Trump has threatened to impose tariffs of up to 35 percent on Mexican-made goods and said he would scrap NAFTA if he cannot renegotiate what he calls the "worst deal ever."

GREEN GOLD

NAFTA brought mixed results for Mexican agriculture, with the sector suffering a net loss of 1.9 million jobs between 1991 to 2007 in the face of competition from U.S. agribusiness, according to a 2014 study from the Center for Economic and Policy Research.

But there have been clear winners too, such as avocado farmers who since 2007 have been able to sell their fashionable fruit north of the border, triggering a "green gold" rush that some say has stemmed migration and crime in some of Mexico's most troubled regions.

Mexico exported more than 1.7 billion pounds (771,000 tonnes) of the fruit to the United States in 2015, more than six times the amount a decade earlier, according to the Hass Avocado Board.

The United States has overtaken Mexico as the world's top avocado consumer, said Ramon Paz, spokesman for an avocado growers group in Michoacan state.

Paz said his members were so worried about protectionism under Trump that they had hired lobbyists in Washington.

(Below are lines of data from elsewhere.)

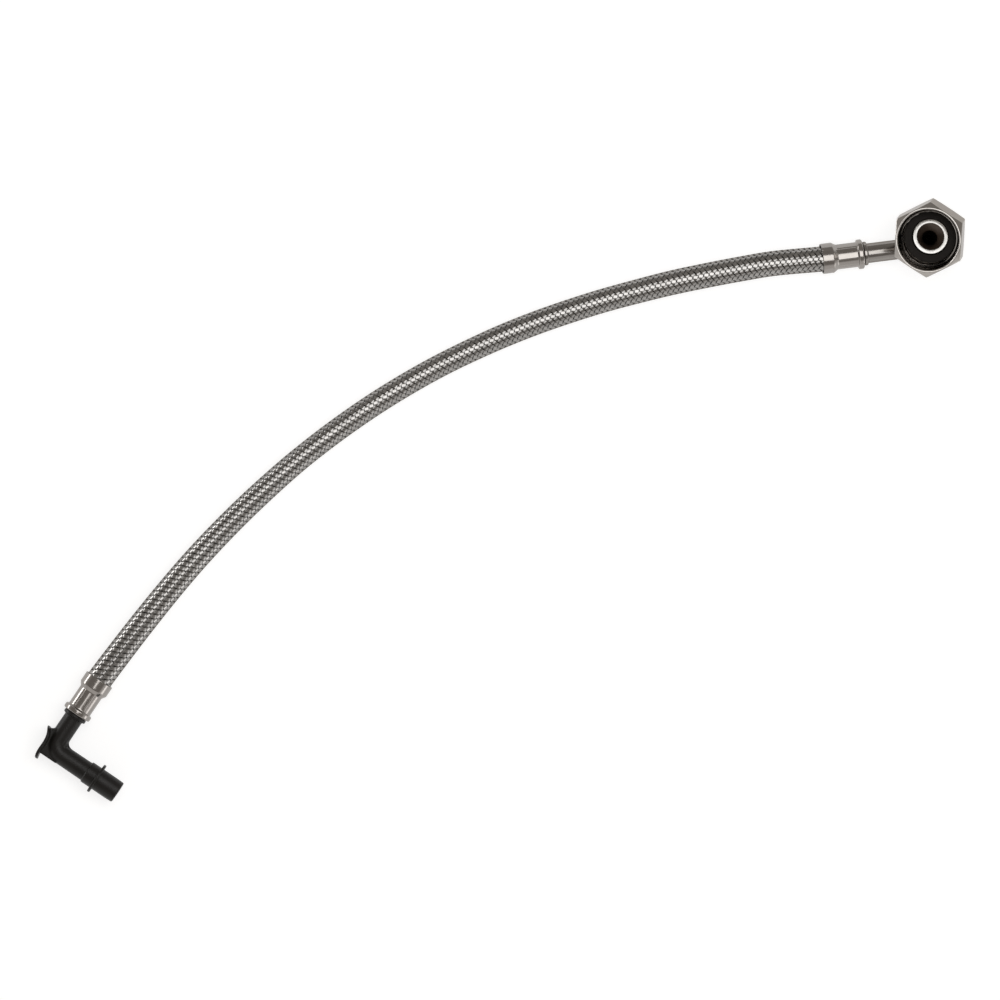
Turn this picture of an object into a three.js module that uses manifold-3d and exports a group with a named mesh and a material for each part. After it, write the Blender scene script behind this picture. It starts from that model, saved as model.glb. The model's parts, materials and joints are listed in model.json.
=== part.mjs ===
// A short flexible hose for a heating appliance: a rubber hose in a braid of stainless wire, with a
// swivel nut on a bent metal tail at one end and a plug-in elbow of black plastic at the other.
// Sizes are in millimetres, +Z is up, and the hose lies on the plane z = 0 as it would on a bench.
import * as THREE from 'three';
import { mergeVertices } from 'three/addons/utils/BufferGeometryUtils.js';
import Module from 'manifold-3d';

const wasm = await Module();
wasm.setup();

// Fits
const fit = 0.3; // gap between pieces that touch
const overlap = 0.5; // how far joined shapes of one piece run into each other
const roundSegments = 40;
const tubeSegments = 24;
const boreSegments = 16;

// Rubber hose and wire braid
const hoseDiameter = 11.2; // over the braid
const braidWall = 0.6;
const rubberWall = 1.4;
const hoseSides = 12;
const hoseSteps = 64;

// Crimped ferrule, one at each end of the hose
const ferruleLength = 19;
const ferruleWall = 0.5;
const ferruleCollarDiameter = 13.9;
const ferruleCollarLength = 5;
const ferruleShoulderLength = 1.8;
const ferruleCrimpDiameter = 11.6;
const ferruleBeadDiameter = 13.6;
const ferruleBeadLength = 2.7;

// Stems that both fittings push into the hose
const stemTipDepth = 2.5; // from the ferrule's mouth to the stem's tip
const stemTaper = 1;
const stemBore = 3.4;

// Bent metal tail
const tailBeadDiameter = 10.8;
const tailBeadLength = 1.6;
const tubeDiameter = 9;
const tubeBore = 6.4;
const tailReach = 28.7; // from the ferrule's end to the axis of the upright leg
const bendRadius = 11;
const legHeight = 17.2; // from the tube's axis to the underside of the collar
const collarPlay = 0.55; // round the collar, inside the nut's thread
const tailCollarThickness = 2.5;
const bossDiameter = 16.1;
const bossHeight = 3; // above the collar, through the seal
const mouthDiameter = 12.6;
const mouthConeDepth = 5;
const bendSteps = 24;

// Flat seal round the boss
const sealPlay = 0.35; // round the seal, inside the nut's thread
const sealThickness = 2;

// Swivel nut with a 3/4 inch pipe thread
const nutHeight = 19;
const nutBackWall = 2.8;
const nutHoleDiameter = 18.6;
const threadMinorDiameter = 24.1;
const nutWall = 2.95; // from the thread to a flat
const nutMouthChamfer = 0.4;
const nutCounterboreDepth = 4.2; // smooth stretch before the thread
const nutMouthLip = 1.1; // from the mouth's edge to a flat
const nutThreadRunIn = 1.3; // height of the cone down to the thread
const nutFaceInset = 0.4; // from a flat to the edge of the front face
const nutCornerChamferAngle = 30;

// Plug-in elbow
const elbowCollarDiameter = 11.2;
const elbowCollarLength = 1.6;
const elbowReach = 19.1; // from the ferrule's end to the crossing of the two barrels
const upperBarrelDiameter = 8.9;
const lowerBarrelDiameter = 9.4;
const elbowBore = 6;
const elbowBendRadius = 4.9;
const ribThickness = 4.6; // between the bend and the thumb plate
const ribTop = 9.6; // above the crossing, on the upper barrel
const plugDiameter = 10.5;
const plugStepLength = 5.2; // thicker stretch before the flange
const plugTipLength = 11.6; // beyond the flange
const plugTipRound = 0.9;
const plugBore = 7.4;
const plugBoreDepth = 9;
const flangeDiameter = 14.5;
const flangeThickness = 1.25;
const flangeDistance = 24.2; // from the barrels' crossing to the flange
const thumbPlateThickness = 1.4;
const thumbPlateHalfSpan = 7.7;
const thumbPlateHeight = 13.4;
const thumbPlateCorner = 4;
const thumbPlateLowTip = 4.5; // distances of its outer face behind the crossing
const thumbPlateMiddle = 5.3;
const thumbPlateKnee = 5.6; // where it starts to curl back
const thumbPlateKneeShare = 0.42; // of the half span
const thumbPlateHighTip = 8;
const webThickness = 1.6;
const webRadius = 2.8;

// Places, with the ferrules' mouths as the ends of the free hose
const plugMouth = [-182.0, -81.5];
const plugHeading = 235.9; // degrees from +X, the way out of the hose
const nutMouth = [147.0, 110.1];
const nutHeading = 7.3;
const tailPitch = 4.5; // degrees that the tail dips towards the nut
const tailRoll = 8.4; // degrees that the upright leg leans sideways
const nutLean = 12; // degrees that the loose nut leans from upright
const nutLeanHeading = 228.2;
const nutTurn = 86.7; // direction of one corner

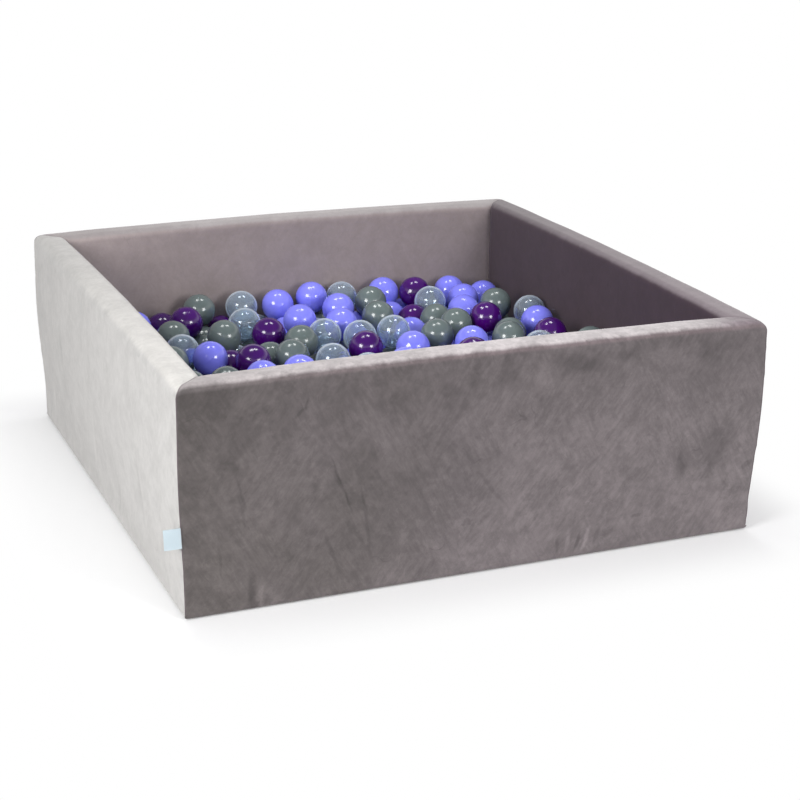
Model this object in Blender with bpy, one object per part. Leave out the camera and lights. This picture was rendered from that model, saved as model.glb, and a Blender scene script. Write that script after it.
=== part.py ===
# Square foam ball pit: four foam walls and a floor board in a zipped velvet cover,
# with a heap of plastic balls inside. Metres, +Z up, origin at the middle of the
# underside. The front is towards -Y.

import math
import random

import bmesh
import bpy
from mathutils import Matrix, Vector
from mathutils.bvhtree import BVHTree
from mathutils.geometry import delaunay_2d_cdt

# Driving sizes of the pit
outer_width = 1.10
outer_depth = 1.10
wall_height = 0.407
foam_thickness = 0.055
floor_foam_thickness = 0.030
fabric_thickness = 0.0022
fit_gap = 0.0003

# Soft form of the covered walls
rim_outer_radius = 0.020
rim_inner_radius = 0.016
rim_crown = 0.006
foot_radius = 0.009
foot_draw_in = 0.007
foot_band = 0.045
under_turn = 0.018
side_swell = 0.004
face_swell = 0.004
wall_stations = 7
arc_steps = 4
side_steps = 5

# Zip along the foot of the back wall
zip_end_margin = 0.070
zip_height = 0.024
tape_width = 0.014
tape_thickness = 0.0008
tape_tail = 0.012
coil_width = 0.0026
coil_depth = 0.0019
coil_bevel = 0.0006
zip_slot_height = 0.0116
zip_stop_length = 0.003
slider_length = 0.010
slider_wall = 0.0013
slider_plate = 0.0014
slider_side_gap = 0.00045
slider_start = 0.002
ear_length = 0.0036
ear_thickness = 0.0012
pull_pin_radius = 0.0007
pull_knuckle_wall = 0.0006
pull_width = 0.0044
pull_length = 0.026
pull_thickness = 0.0012
round_steps = 12

# Ribbon flag in the front left corner seam, left plain
flag_width = 0.027
flag_height = 0.037
flag_thickness = 0.0010
flag_middle_height = 0.150
flag_curl = 0.004
flag_columns = 4
flag_rows = 3

# Balls
ball_diameter = 0.070
heap_height = 0.228
loose_rise_share = 0.25
layer_share = 0.76
deep_layer_share = 1.52
ball_segments = 12
ball_rings = 6
let_down_steps = 400
touch_limit = 0.000006

# Angles up to which faces are shaded as one round surface
fabric_smooth_angle = math.radians(40)
bed_smooth_angle = math.radians(50)
ball_smooth_angle = math.radians(60)

# Domes of the balls that stay in the bed
dome_ring_shares = (0.52, 0.94)
dome_ring_counts = (6, 9)
low_ring_shares = (0.55, 0.93)
low_ring_counts = (6, 6)
low_seen_share = 1.05
nearest_point_share = 0.20
pit_step_share = 0.12
pit_room_share = 0.15
pit_spacing_share = 0.34
fill_pitch_share = 1.05
row_pitch_share = 0.90
fill_jitter_share = 0.10
height_jitter_share = 0.22
loose_room_share = 1.01
fill_room_share = 0.98
first_room_share = 0.75
least_room_share = 0.85
edge_room_share = 0.12
edge_pitch_share = 0.50
fill_rounds = 40
fill_seed = 11
settle_rounds = 60
listed_left_share = -0.78
listed_front_share = -0.02

# Loose balls that can be lifted straight out: colour, then the place across and
# back as shares of the way from the middle to where a ball meets the wall
loose_ball_shares = (
    ("grey", -0.49, 0.97), ("clear", -0.28, 0.97), ("blue", -0.10, 0.96), ("blue", 0.08, 0.98),
    ("grey", 0.33, 0.83), ("blue", 0.46, 0.99), ("purple", 0.60, 0.92), ("clear", 0.61, 0.75),
    ("blue", 0.80, 0.78), ("grey", 0.90, 0.62), ("purple", 0.73, 0.37), ("blue", 0.96, 0.29),
    ("purple", 0.90, 0.04), ("grey", 0.41, 0.21), ("clear", 0.24, 0.32), ("blue", 0.51, 0.05),
    ("purple", 0.03, 0.13), ("clear", 0.08, 0.33), ("blue", 0.06, 0.52), ("blue", -0.10, 0.64),
    ("clear", -0.07, 0.39), ("grey", -0.21, 0.31), ("purple", -0.31, 0.47), ("grey", -0.32, 0.12),
    ("grey", -0.51, 0.50), ("purple", -0.61, 0.77), ("clear", -0.36, 0.67), ("clear", -0.74, 0.38),
    ("blue", -0.66, 0.22), ("purple", -0.51, 0.08), ("blue", 0.24, 0.09), ("clear", 0.32, -0.20),
    ("grey", 0.78, -0.30), ("blue", -0.80, -0.35), ("purple", 0.05, -0.52), ("grey", -0.42, -0.60),
    ("blue", 0.52, -0.66), ("clear", -0.74, -0.86), ("purple", 0.86, -0.88),
)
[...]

"We would have to redirect out production to other places," if NAFTA was scuttled, said Paz. "In particular Europe, Canada, Japan and China."

He said growers were also worried about Trump's position on the Trans-Pacific Partnership, a 12-country trade deal from which the president-elect has vowed to withdraw.

"That is generally bad news," said Paz, adding that TPP, which Mexico has also signed, would open up the possibility of exporting to new markets like Australia.

Even farmers who might see some benefits from a protectionist turn in U.S. policy are spooked by Trump's threat to scrap the treaty.

If Trump started a trade war that slowed such imports, it would probably boost local demand for domestic potatoes, which have battled to compete with processed imports from the United States and Canada, said Bosco de la Vega, a partner in Agro Groppo, a potato producer in the northern state of Sinaloa.

But the repercussions for the rest of the economy would be far more serious, he added.

The competitiveness of the entire continent depends on avoiding moves that hurt producers and consumers alike, said Jaime Serra, who as trade minister in the early 1990s led Mexico's NAFTA negotiations.

"The prevailing rhetoric in the United States is completely myopic," said Serra. "It's not that we're on one side of the table and the others are on the opposite side: we're both on the same side of the table now."